Nacht-Ziele

Jedem Anfang wohnt ein Ende inne, und der Zauber existiert nur, um darüber hinweg zu täuschen. Das ist seine Aufgabe, gar sein Beruf als Zauber-Kunst, der Kunst der Täuschung, der Vorspiegelung falscher Tatsachen. Kein Künstler, der davon nichts ahnen will und wollte!     
Euch wortgewaltigen und –gewandten, langen Schatten längst vergangener Zeiten vertraue ich an, dass noch genügend Geheimnsse erhalten blieben, weil es sie geben muss, um nicht ohnmächtig zu Boden zu sinken beim Anblick dessen, was weder Tageslicht noch Bühnen jeglicher Art scheut. Das Gute ist das Unwahre, das Böse auch.
Auch der Langstreckenläufer erreicht irgendwann sein Ziel, sofern er nicht vorher zusammenbricht. Langstreckenläufer ohne Ziel sind langweilig.
Der Wege Eigensinn – der eigenen Wege Sinn…
Wer (mit)bestimmen will, sollte seine Stimme erheben, statt sie abzugeben. Und wer nicht darauf warten will, "erlöst" zu werden, möge selbst nach Lösungen suchen.

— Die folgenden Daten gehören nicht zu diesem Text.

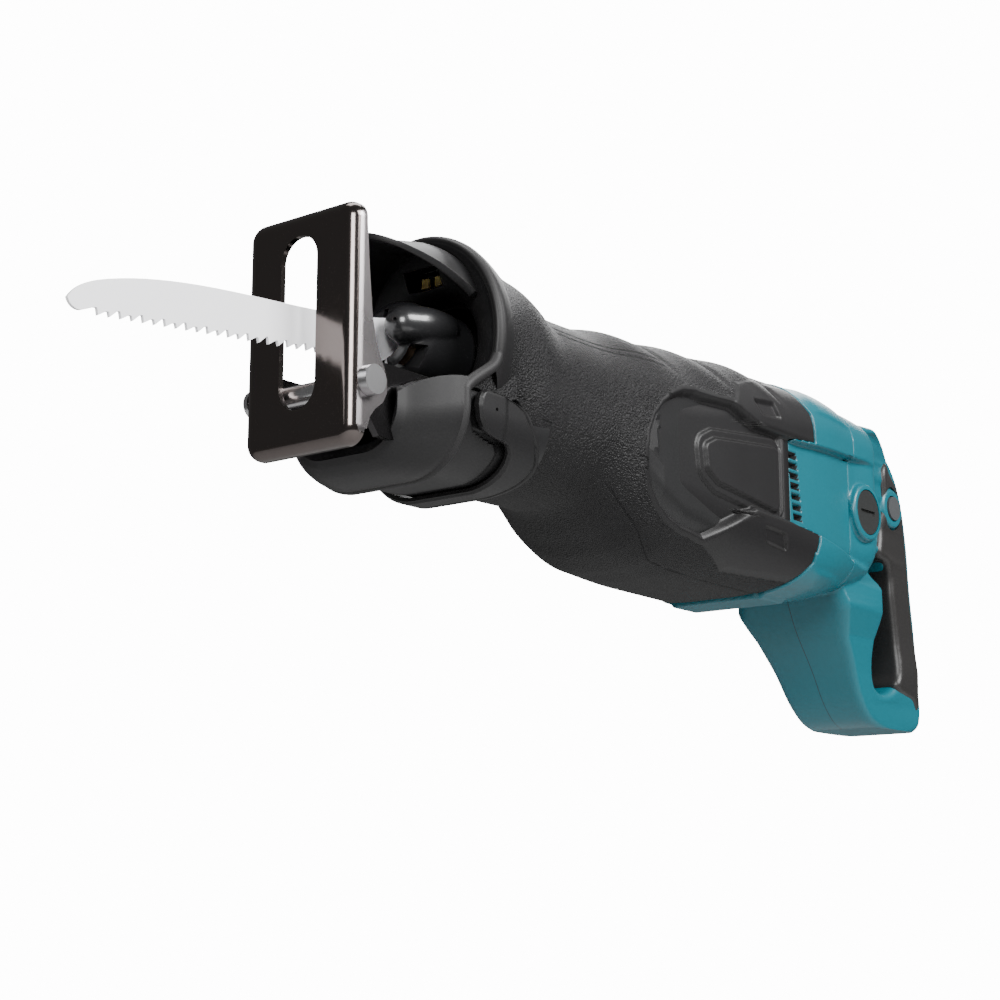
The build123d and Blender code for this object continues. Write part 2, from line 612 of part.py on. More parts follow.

Eine Minute genügt, um täglich neu, und jedes Mal, was die Lösung angeht, vergeblich über die Grenzen des Erkenntnisvermögens nachzudenken –  vergleichbar einem Ausflug oder einem Spaziergang durch den Park, der bei jeder Wiederholung Bekanntes in einem anderen Licht erscheinen lässt.

Eine noch so kleine Einheit der Lebenswelt, etwa jene von ein Paar Schuhen, führt binnen kurzer Zeit des Fragens nach ihren Daseinsgründen in die Irre des nicht mehr gedanklich Organisierbaren, obwohl sie doch – für sich – durchaus zweifellos organisiert ist.

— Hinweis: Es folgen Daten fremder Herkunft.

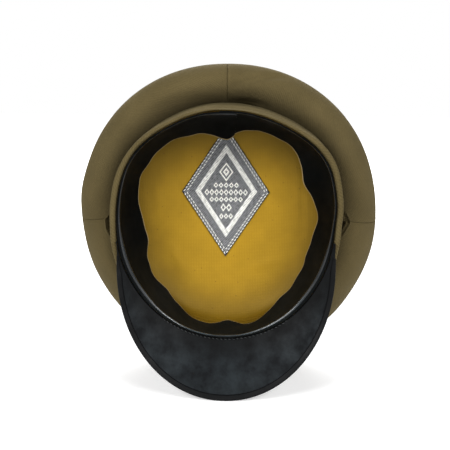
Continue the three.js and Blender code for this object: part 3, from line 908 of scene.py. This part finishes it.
# Two rows of slanting stitches along each side of the label.
def labelStitches():
    solids = []
    half = np.array([label["halfWidth"], label["halfLength"]])
    for row, inset in enumerate(label["rows"]):
        size = (1 - inset / lozengeInset(*half)) * half
        for start, end in zip(lozengeCorners[:-1] * size, lozengeCorners[1:] * size):
            count = int(np.linalg.norm(end - start) / label["stitchPitch"])
            t = (np.arange(count) + 0.5 + 0.35 * row) / (count + 0.35)
            plan = label["middle"] + start + (end - start) * t[:, None]
            line = np.append(unit(end - start), 0)
            slanted = unit(line + np.array([-line[1], line[0], 0]) * 0.25)
            solids.append(stitches(lift(plan, labelFace(plan) - 0.1), np.tile(slanted, (count, 1)),
                                   np.tile([0.0, 0, -1], (count, 1)), label["stitchLength"],
                                   label["stitchWidth"], label["stitchHeight"]))
    return solids


def labelWeaving():
    solids = labelStitches()
    for row in labelMarks:
        for k in range(row["count"]):
            x = labelFrame["middle"][0] + row["pitch"] * (k - (row["count"] - 1) / 2)
            solids.append(lozengeStrip((x, row["y"]), row["halfWidth"], row["halfLength"],
                                       row["width"], markRaise, 4))
    brightFaces = len(joined(solids)[1])
    solids.append(lozengeStrip(labelFrame["middle"], labelFrame["halfWidth"], labelFrame["halfLength"],
                               labelFrame["width"], labelFrame["raise"], 24))
    solid = joined(solids)
    isFrame = np.arange(len(solid[1])) >= brightFaces
    return addPiece("label_weaving", solid, [brightThread, labelThread], (), isFrame)


liningShell()
labelPatch()
labelWeaving()
print("lining and label made")


peak = {
    "halfWidth": 91.1, "straight": 34, "arcReach": 108.2, "squareness": 2.04, "radius": 120,
    "drop": math.radians(30), "wall": 2.5, "eased": 0.5, "tailEnd": 82, "tailWidth": 0.8,
    "bindingEnd": 75, "inside": 0.9, "rows": 44,
}
binding = {"lip": 4.8, "edge": 1.1, "wall": 0.8, "nose": 1.35, "fullAt": 8, "pucker": 0.05}
peakSeam = {"pitch": 3.4, "length": 2.2, "width": 0.5, "height": 0.28, "out": 0.55, "end": 34, "radius": 95}


# Whether a point in plan is under the peak.
def underPeak(plan):
    power = peak["squareness"]
    across = np.clip(np.abs(plan[..., 0]) / peak["halfWidth"], 0, 1)
    arc = peak["straight"] + peak["arcReach"] * (1 - across**power) ** (1 / power)
    return (np.abs(plan[..., 0]) < peak["halfWidth"]) & (plan[..., 1] < arc)


# How far the peak's outline stands out from its inner edge, measured in plan.
def peakReach(degrees):
    near, far = 0, 2 * peak["arcReach"]
    for _ in range(40):
        middle = (near + far) / 2
        within = underPeak(ringPoint(degrees, peak["inside"] + middle))
        near, far = np.where(within, middle, near), np.where(within, far, middle)
    return near


# A point on the sloping peak, out from its inner edge and up from its upper face.
def peakPoint(degrees, out, up):
    return lift(ringPoint(degrees, peak["inside"] + out), up - out * math.tan(peak["drop"]))


def bindingSize(degrees):
    return np.minimum(1, peakReach(degrees) / binding["fullAt"])


def peakPlate():
    degrees = np.linspace(-peak["tailEnd"], peak["tailEnd"], 200)
    reach = peakReach(degrees) - (binding["edge"] + seamGap) * bindingSize(degrees)
    width = np.maximum(peak["tailWidth"], reach)[:, None]
    shares = np.linspace(0, 1, peak["rows"])
    eased = peak["eased"]  # both edges of the plate are rounded this much
    toEdge = np.minimum(width * np.minimum(shares, 1 - shares) + 0.02, eased)
    ease = eased - np.sqrt(eased**2 - (eased - toEdge) ** 2)
    top = peakPoint(degrees[:, None], width * shares, -ease)
    under = peakPoint(degrees[:, None], width * shares, ease - peak["wall"])
    solid = sweep(np.concatenate([top, under[:, ::-1]], 1), closed=False)
    lastTop = peak["rows"] - 1
    isUnder = np.tile(np.arange(2 * peak["rows"]) >= lastTop, len(degrees) - 1)
    kinds = np.concatenate([isUnder, np.zeros(2 * lastTop, bool)])
    return addPiece("peak_plate", solid, [peakFace, peakSkin], ["peak"], kinds)


# The binding's section: a skin round the edge, and a groove in it that holds the plate. The first
# number is the distance in from the outline, the second the height from the middle of the plate.
def bindingSection(inside, outside):
    lip, nose = binding["lip"], binding["nose"]
    turn = np.radians(np.linspace(90, -90, 17))
    front = np.stack([nose - nose * np.cos(turn), outside * np.sin(turn)], -1)
    upper = np.array([[lip, inside + 0.15], [lip - 0.1, outside - 0.25], [lip - 0.45, outside - 0.04],
                      [lip - 1.2, outside], [lip - 2.4, outside]])
    skin = np.concatenate([upper, front, upper[::-1] * [1, -1]])
    back, side = np.linspace(lip, binding["edge"], 10)[:-1], np.linspace(-inside, inside, 9)
    groove = np.concatenate([
        np.stack([back, -inside + 0 * back], -1),
        np.stack([binding["edge"] + 0 * side, side], -1),
        np.stack([back[::-1], inside + 0 * back], -1),
    ])
    return np.concatenate([skin, groove])


def peakBinding():
    degrees = np.linspace(-peak["bindingEnd"], peak["bindingEnd"], 240)
    half = peak["wall"] / 2
    section = bindingSection(half + seamGap, half + seamGap + binding["wall"])
    size = bindingSize(degrees)[:, None]
    inwards, up = section.T
    beyond = np.sign(up) * np.maximum(np.abs(up) - half, 0) * size
    height = np.sign(up) * np.minimum(np.abs(up), half) + beyond
    puckers = binding["pucker"] * np.sin(np.radians(degrees * 37))[:, None] * (inwards > 2)
    stations = peakPoint(degrees[:, None], peakReach(degrees)[:, None] - inwards * size,
                         height - half + puckers * np.sign(up))
    lengths = (np.append(np.radians(degrees) * peak["radius"], 0), lengthsRound(section))
    return addPiece("peak_edge_binding", sweep(stations, lengths, closed=False), [bindingSkin],
                    ["peak_binding"])


# The line of stitches that holds the peak, along its inner edge.
def peakStitches():
    count = int(math.radians(2 * peakSeam["end"]) * peakSeam["radius"] / peakSeam["pitch"])
    degrees = np.linspace(-peakSeam["end"], peakSeam["end"], count)
    out, up = peakSeam["out"], -peak["wall"] - 0.05
    places = peakPoint(degrees, out, up)
    line = unit(peakPoint(degrees + 0.5, out, up) - places)
    across = unit(peakPoint(degrees, out + 0.5, up) - places)
    slanted = unit(line + 0.35 * across)
    down = np.cross(line, across)
    down *= -np.sign(down[:, 2:])
    solid = stitches(places, slanted, down, peakSeam["length"], peakSeam["width"], peakSeam["height"])
    return addPiece("peak_stitches", solid, [peakThread])


peakPlate()
peakBinding()
peakStitches()
print("peak made")


# The floor and a plain white room. The paper looks as bright as the room, but lights the cap
# only with what falls on it. The cloth and the peak's tip give a little less than the solids do,
# so the floor lies that much lower.
stage = {
    "floor": 8.0, "floorHeight": -0.0014, "paper": "#dcdcdc", "room": 1.0, "roomLight": 0.25,
    "nearGlow": 0.45, "farGlow": 1.0, "glowFrom": 0.3, "glowTo": 0.9,
}

# Soft lamps: where they stand and how large they are, in metres, and their power in watts.
lamps = [
    {"name": "left", "at": (-1.12, -1.43, 1.19), "size": 0.8, "power": 33},
    {"name": "right", "at": (1.12, -1.43, 1.19), "size": 0.8, "power": 30},
    {"name": "fill", "at": (0.05, -2.07, 0.5), "size": 0.9, "power": 8},
    {"name": "back", "at": (0, 1.6, 1.3), "size": 1.6, "power": 45},
]

view = {
    "rise": 0.2007, "turn": 0.0264, "roll": 0.0068,  # radians, from straight into the opening
    "distance": 750, "aim": (-0.98, 0.985), "lens": 72.45,
}


# Matt white paper, uncoated, with a painted glow that only the camera sees: even and bright, and a little
# weaker close about the cap.
def glowingPaper():
    m = newMaterial("matt white paper")
    place = addNode(m, "TexCoord").outputs["Object"]
    away = addNode(m, "VectorMath", {"operation": "LENGTH"}, {0: place}).outputs["Value"]
    glow = addRange(m, away, (stage["glowFrom"], stage["glowTo"]), (stage["nearGlow"], stage["farGlow"]))
    seen = addNode(m, "LightPath").outputs["Is Camera Ray"]
    glowSeen = addNode(m, "Math", {"operation": "MULTIPLY"}, {0: glow, 1: seen})
    surface = addNode(m, "BsdfPrincipled",
                      {"Base Color": linear(stage["paper"]), "Roughness": 0.9,
                       "Specular IOR Level": 0.1, "Emission Color": (1, 1, 1, 1)},
                      {"Emission Strength": glowSeen})
    addNode(m, "OutputMaterial", {}, {"Surface": surface})
    return m


def makeFloor():
    half, height = stage["floor"] / 2, stage["floorHeight"]
    corners = [(-half, -half, height), (half, -half, height), (half, half, height), (-half, half, height)]
    mesh = bpy.data.meshes.new("floor")
    mesh.from_pydata(corners, [], [(0, 1, 2, 3)])
    mesh.materials.append(glowingPaper())
    addObject("floor", mesh)


# The room is white where it is seen, and lights the cap more softly than it looks.
def makeRoom():
    world = bpy.data.worlds.new("room")
    bpy.context.scene.world = world
    world.use_nodes = True
    world.node_tree.nodes.clear()
    seen = addNode(world, "LightPath").outputs["Is Camera Ray"]
    strength = addRange(world, seen, (0, 1), (stage["roomLight"], stage["room"]))
    light = addNode(world, "Background", {"Color": (1, 1, 1, 1)}, {"Strength": strength})
    addNode(world, "OutputWorld", {}, {"Surface": light})


def makeLamps():
    middle = (cadBox[0] + cadBox[1]) / 2
    for row in lamps:
        lamp = bpy.data.lights.new(row["name"], "AREA")
        lamp.shape, lamp.size, lamp.energy = "DISK", row["size"], row["power"]
        stand = addObject(row["name"], lamp)
        stand.location = row["at"]
        stand.rotation_euler = (middle - Vector(row["at"])).to_track_quat("-Z", "Y").to_euler()


# The camera looks into the opening, a little from behind and above.
def makeCamera():
    toCamera = Vector((math.sin(view["turn"]), -math.sin(view["rise"]) * math.cos(view["turn"]),
                       -math.cos(view["rise"]) * math.cos(view["turn"])))
    up = Vector((0, -1, 0))
    up = (up - up.dot(toCamera) * toCamera).normalized()
    right = up.cross(toCamera)
    roll = view["roll"]
    across = math.cos(roll) * right + math.sin(roll) * up
    upright = math.cos(roll) * up - math.sin(roll) * right
    at = view["distance"] * toCamera + view["aim"][0] * across + view["aim"][1] * upright
    spin = Matrix(placement[0].tolist())
    turned = spin @ Matrix((across, upright, toCamera)).transposed()
    lens = bpy.data.cameras.new("camera")
    lens.lens, lens.sensor_width = view["lens"], 36
    camera = addObject("camera", lens)
    camera.matrix_world = Matrix.Translation(Vector(toFrame(np.array(at)))) @ turned.to_4x4()
    bpy.context.scene.camera = camera


makeFloor()
makeRoom()
makeLamps()
makeCamera()
bpy.context.scene.view_settings.view_transform = "Standard"
print("stage set")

Es wurde gemessen, dass nur etwa ein Prozent dessen, was sich innerhalb unseres Blickfelds befindet, "scharf gestellt" werden kann. In diesem Moment bilden ca. 12 Großbuchstaben der PC-Tastatur den scharf gestellten Ausschnitt meines Blickfelds. 

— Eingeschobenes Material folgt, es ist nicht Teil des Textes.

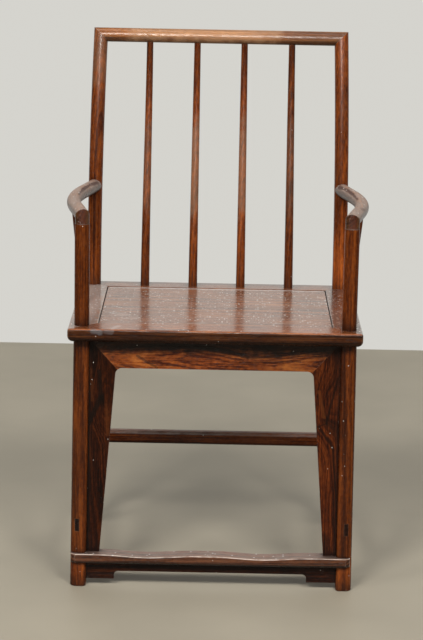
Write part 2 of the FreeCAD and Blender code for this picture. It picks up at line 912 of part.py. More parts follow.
def foot_apron_body(front_leg):
    top = footrest_top - footrest_thickness
    reach = leg_centre(front_post_x, front_post_y, top).x
    half_opening = reach - half_leg - foot_apron_toe_width
    left = -half_opening - footrest_shift
    right = half_opening - footrest_shift
    y = front_post_y - foot_apron_nose
    corners = [
        V(-reach, y, top),
        V(-reach, y, foot_apron_end),
        V(left, y, foot_apron_end),
        V(left, y, foot_apron_middle),
        V(right, y, foot_apron_middle),
        V(right, y, foot_apron_end),
        V(reach, y, foot_apron_end),
        V(reach, y, top),
    ]
    toe = foot_apron_toe_round
    rounds = [0, 0, toe, foot_apron_round, foot_apron_round, toe, 0, 0]
    board = rounded_prism(corners, rounds, ALONG_Y * foot_apron_thickness)
    board = single(board.cut([front_leg, left_copy(front_leg)]))
    middle = y + foot_apron_thickness / 2
    half = board_tongue_thickness / 2
    crown = box(left, right, middle - half, middle + half,
                top - board_tongue_length, top + board_tongue_length)
    end_from = reach - half_leg - board_tongue_length
    end_to = reach - half_leg + board_tongue_length
    end_tongue = box(end_from, end_to, middle - half, middle + half,
                     foot_apron_end + board_tongue_length, top - board_tongue_length)
    return fused(board, crown, end_tongue, left_copy(end_tongue))


# Stretchers

def stretcher_bar(start, along, across, width):
    half_width = across * (width / 2)
    half_height = UP * (stretcher_height / 2)
    corners = [
        start + half_width + half_height,
        start - half_width + half_height,
        start - half_width - half_height,
        start + half_width - half_height,
    ]
    rounds = [stretcher_round] * len(corners)
    return rounded_prism(corners, rounds, along)


def side_stretcher_body(front_leg, back_leg):
    z = side_stretcher_centre
    front = leg_centre(front_post_x, front_post_y, z)
    back = leg_centre(back_post_x, back_post_y, z)
    bar = stretcher_bar(front, ALONG_Y * (back.y - front.y), ALONG_X, stretcher_width)
    bar = single(bar.cut([front_leg, back_leg]))
    x_from = front.x + through_tenon_offset - through_tenon_width / 2
    x_to = front.x + through_tenon_offset + through_tenon_width / 2
    half_height = through_tenon_height / 2
    through = box(x_from, x_to, front.y - leg_width, front.y + half_leg, z - half_height, z + half_height)
    through = through.common(front_leg)
    back_end = back.y - half_leg + blind_tenon_depth
    blind = box(x_from, x_to, back.y - leg_width, back_end, z - half_height, z + half_height)
    return fused(bar, through, blind)


def back_stretcher_body(back_leg):
    z = back_stretcher_centre
    leg = leg_centre(back_post_x, back_post_y, z)
    start = V(-leg.x, leg.y, z)
    bar = stretcher_bar(start, ALONG_X * leg.x * 2, ALONG_Y, back_stretcher_width)
    bar = single(bar.cut([back_leg, left_copy(back_leg)]))
    reach = leg.x - half_leg + blind_tenon_depth
    half_width = back_tenon_width / 2
    half_height = back_tenon_height / 2
    tenon = box(-reach, reach, leg.y - half_width, leg.y + half_width, z - half_height, z + half_height)
    return fused(bar, tenon)


# Putting the pieces together

def build():
    front_leg = front_leg_body()
    back_leg, crest_point, end_tangent = back_leg_body()
    crest = crest_rail_body(crest_point, end_tangent)
    arm = arm_rail_body(back_leg)
    strut = strut_body(arm)
    blank = seat_blank()
    front_rail = long_rail(-1, blank)
    back_rail = long_rail(1, blank)
    right_rail = side_rail(blank)
    panel = seat_panel_body()
    batten = batten_body()
    apron = front_apron_body()
    strip = front_strip_body()
    side_apron = side_apron_body(front_leg, back_leg)
    back_apron = back_apron_body(back_leg)
    footrest = footrest_body(front_leg)
    foot_apron = foot_apron_body(front_leg)
    side_stretcher = side_stretcher_body(front_leg, back_leg)
    back_stretcher = back_stretcher_body(back_leg)
    spindles = {}
    for rank, foot_share in zip(("inner", "outer"), spindle_foot_shares):
        spindle = spindle_body(back_post_x * foot_share, crest)
        spindles["spindle_" + rank + "_right"] = spindle
        spindles["spindle_" + rank + "_left"] = left_copy(spindle)

    battens = [left_copy(batten), batten]
    front_legs = [left_copy(front_leg), front_leg]
    back_legs = [left_copy(back_leg), back_leg]
    aprons = [apron, back_apron, side_apron, left_copy(side_apron)]
    strips = [left_copy(strip), strip]
    all_spindles = list(spindles.values())

    crest = crest.cut(back_legs + all_spindles)
    panel = panel.cut(battens)
    front_rail = front_rail.cut(front_legs + battens + aprons)
    back_rail = back_rail.cut(back_legs + battens + aprons + all_spindles)
    right_rail = right_rail.cut([front_leg, back_leg, strut] + aprons)
    arm = arm.cut([front_leg, strut])
    footrest = footrest.cut(strips + [foot_apron])
    front_leg = front_leg.cut([side_stretcher, side_apron, strip, footrest, foot_apron])
    back_leg = back_leg.cut([side_stretcher, side_apron, arm, back_stretcher, back_apron])

    nodes = {
        "crest_rail": crest,
        "back_leg_right": back_leg,
        "back_leg_left": left_copy(back_leg),
        "front_leg_right": front_leg,
        "front_leg_left": left_copy(front_leg),
        "arm_rail_right": arm,
        "arm_rail_left": left_copy(arm),
        "arm_strut_right": strut,
        "arm_strut_left": left_copy(strut),
        "seat_rail_front": front_rail,
        "seat_rail_back": back_rail,
        "seat_rail_right": right_rail,
        "seat_rail_left": left_copy(right_rail),
        "seat_panel": panel,
        "seat_batten_right": batten,
        "seat_batten_left": left_copy(batten),
        "front_apron": apron,
        "front_strip_right": strip,
        "front_strip_left": left_copy(strip),
        "side_apron_right": side_apron,
        "side_apron_left": left_copy(side_apron),
        "back_apron": back_apron,
        "footrest": footrest,
        "footrest_apron": foot_apron,
        "side_stretcher_right": side_stretcher,
        "side_stretcher_left": left_copy(side_stretcher),
        "back_stretcher": back_stretcher,
    }
    nodes.update(spindles)
    return nodes


def frame_shift():
    """Move that puts the origin on the floor under the middle of the chair's bounding box."""
    foremost = -half_depth
    hindmost = crest_y + crest_radius
    return -ALONG_Y * (foremost + hindmost) / 2


os.makedirs("parts", exist_ok=True)
shift = frame_shift()
for name, shape in build().items():
    solid = single(shape)
    solid.translate(shift)
    solid.exportStep("parts/" + name + ".step")
    print(name, len(shape.Solids), round(solid.Volume), solid.isValid())
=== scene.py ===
import json
import math
from typing import NamedTuple

import bpy
from mathutils import Matrix, Vector


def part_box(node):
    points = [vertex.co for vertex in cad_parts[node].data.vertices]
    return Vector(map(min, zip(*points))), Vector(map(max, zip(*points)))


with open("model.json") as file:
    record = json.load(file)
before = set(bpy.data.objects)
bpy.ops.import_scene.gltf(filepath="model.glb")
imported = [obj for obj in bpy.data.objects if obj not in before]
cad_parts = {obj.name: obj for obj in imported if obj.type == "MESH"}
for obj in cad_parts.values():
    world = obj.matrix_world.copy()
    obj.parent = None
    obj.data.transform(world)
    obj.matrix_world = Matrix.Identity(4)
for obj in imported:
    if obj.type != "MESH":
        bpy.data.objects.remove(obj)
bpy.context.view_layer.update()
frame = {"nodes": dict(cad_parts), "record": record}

# Picture and camera, in pixels, metres and radians, with the sensor in millimetres
picture_height = 640
axis_row = 344.838
focal_pixels = 2201.99
sensor_side = 36.0
camera_place = Vector((0.0050, -4.3268, 1.4663))
camera_turn = -0.00289
camera_dip = 0.23351
camera_roll = 0.01903

# Floor, and the bright wall that shows only as light and as a reflection
wall_place = 1.82
wall_half_width = 2.6
wall_height = 2.9
floor_side = 9.0
wall_colour = (0.665, 0.655, 0.615)
wall_glow = 1.0
room_colour = (0.93, 0.96, 1.0)
room_glow = 0.05
floor_colour = (0.40, 0.36, 0.28)
floor_gloss = 0.55
floor_stain_size = 0.45
floor_stain_range = (0.35, 0.65)
floor_stain_shares = (0.94, 1.05)


class Lamp(NamedTuple):
    """A square lamp, in metres and watts. A gleam lamp shows only as a highlight on polished wood."""
    name: str
    place: tuple
    target: tuple
    side: float
    power: float
    colour: tuple
    gleam: bool = False


LAMPS = (
    Lamp("gleam", (-0.06, -4.2, 2.8), (0.0, 0.0, 0.8), 0.6, 120.0, (1.0, 0.95, 0.88), gleam=True),
    Lamp("front_left", (-1.2, -3.0, 3.1), (0.0, 0.0, 0.5), 1.0, 92.0, (1.0, 0.97, 0.93)),
    Lamp("front_right", (1.2, -3.0, 3.1), (0.0, 0.0, 0.5), 1.0, 74.0, (1.0, 0.97, 0.93)),
    Lamp("left", (-2.8, -2.4, 3.0), (0.0, 0.0, 0.5), 1.0, 28.0, (1.0, 0.98, 0.95)),
    Lamp("right", (2.8, -2.4, 3.0), (0.0, 0.0, 0.5), 1.0, 20.0, (1.0, 0.98, 0.95)),
    Lamp("top", (0.0, 0.2, 3.2), (0.0, 0.0, 0.5), 1.2, 12.0, (1.0, 1.0, 1.0)),
)

# Noise: how many finer layers a pattern has, how strong they are, and the value that it swings round
noise_detail = 2.0
rich_detail = 3.0
pore_detail = 1.0
dust_detail = 5.0
noise_crispness = 0.5
ring_crispness = 0.6
vein_crispness = 0.55
dust_crispness = 0.7
noise_middle = 0.5

# Grain, in features for each metre: along the board, then across it
ring_rate = 210.0
vein_rate = 55.0
sway_rates = (2.6, 9.0, 9.0)
curl_rates = (11.0, 34.0, 34.0)
curl_share = 0.22
vein_fade_rates = (4.0, 18.0, 18.0)
fibre_rates = (16.0, 430.0, 430.0)
pore_rates = (80.0, 1500.0, 1500.0)
mottle_rates = (7.0, 16.0, 16.0)
fleck_rates = (110.0, 260.0, 260.0)
vein_range = (0.50, 0.66)
vein_fade_range = (0.38, 0.60)
pore_range = (0.56, 0.70)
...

Zwangshandlungen, Panikattacken oder sonstige "harmlosere" (Ver-)Störungen begleitet in irgendeiner Weise die diffuse Angst, den Überblick zu verlieren, und dass dies jeden Moment geschehen könnte, steigert die Symptomatik bis ins Unerträgliche. Dabei ist ein Überblick ja ohnehin nur annähernd und sehr begrenzt möglich; nie gelingt er ganz. Und ist nicht – unübersichtlich, hinterrücks – auch mit jener Angst der Wenigen zu rechnen, die allzu viel an Überblick der Vielen fürchten? Wie also lässt sich dennoch überblicken, was benötigt wird, um der – jederzeit angriffsbereiten – Angst so zu begegnen, dass eben nicht mehr gilt: "Angst essen Seele auf" (R. W. Fassbinder)?      

"Du bist die Aufgabe. Kein Schüler weit und breit." (Franz Kafka, Tagebücher) Weit und breit auch kein Lehrer, der ersatzweise befugt wäre, sie zu stellen. Also stell dich selbst dem fortgesetzten In-Frage-Stellen des Gegebenen. Nur was fraglich ist, verdient es, Aufgabe zu sein oder zu werden. So wünschenswert es ist, dass darüber ein freier Wille entscheiden möge, so wenig konnte die Frage nach den Bedingungen seiner Möglichkeit bislang beantwortet werden. Erkenne deine Aufgabe und bezweifle sie; bleibe ein Unsicherer.

Davon unberührt, jetzt gleich aufzustehen, hinauszugehen und jeden Schritt (oder wenigstens einige Schritte) als unwiederholbaren Moment und Teil eines Lebensweges zu erleben – wäre das nicht eine Befreiung?